You have to consider impedance if you are going to hook them up in series or parallel. If the coils are 4 ohms, and you hook them up in parallel, that's a 2 ohm connection now. You would use your amp in "bridged" mode for this and does it drive 2 ohms okay?
If you hook them in series and go bridged, that's 8 ohms and you might not get the full power of the amp in that configuration.
Tell us some more about the amp model and speaker specs and then folks can tell you better.
You have to consider impedance if you are going to hook them up in series or parallel. If the coils are 4 ohms, and you hook them up in parallel, that's a 2 ohm connection now. You would use your amp in "bridged" mode for this and does it drive 2 ohms okay?
If you hook them in series and go bridged, that's 8 ohms and you might not get the full power of the amp in that configuration.
Tell us some more about the amp model and speaker specs and then folks can tell you better.
#3
go here and select your specs for the sub, amp, and configuaration, this will give you a diagram:http://www.rockfordfosgate.com/rftech/woofer_wizard.asp
#5
That's good.
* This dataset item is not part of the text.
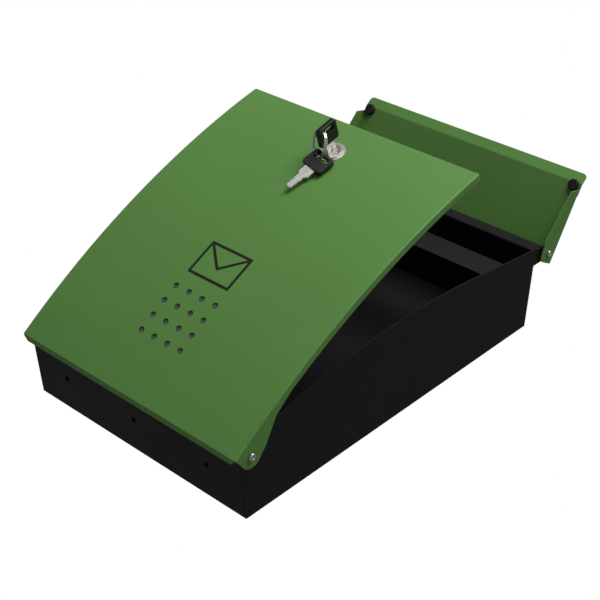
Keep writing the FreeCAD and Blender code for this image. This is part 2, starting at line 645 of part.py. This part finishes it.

Now if you get the voice coil ratings you can use the link that Brandyn gave you to determine what works.
The link doesn't give a minimum inpedance bridged, but it does use 4 ohms as the value they tested at. If you have a dual 8-ohm voice coil sub, then you can hook it up just like they did (parallel and resulting 4 ohms). If you have 2 ohm voice coils, you can go series.
if you have 4 ohm voice coils, you will want to use one speaker per amp and switch the amp to a mono input configuration if that's possible.
The link doesn't give a minimum inpedance bridged, but it does use 4 ohms as the value they tested at. If you have a dual 8-ohm voice coil sub, then you can hook it up just like they did (parallel and resulting 4 ohms). If you have 2 ohm voice coils, you can go series.
if you have 4 ohm voice coils, you will want to use one speaker per amp and switch the amp to a mono input configuration if that's possible.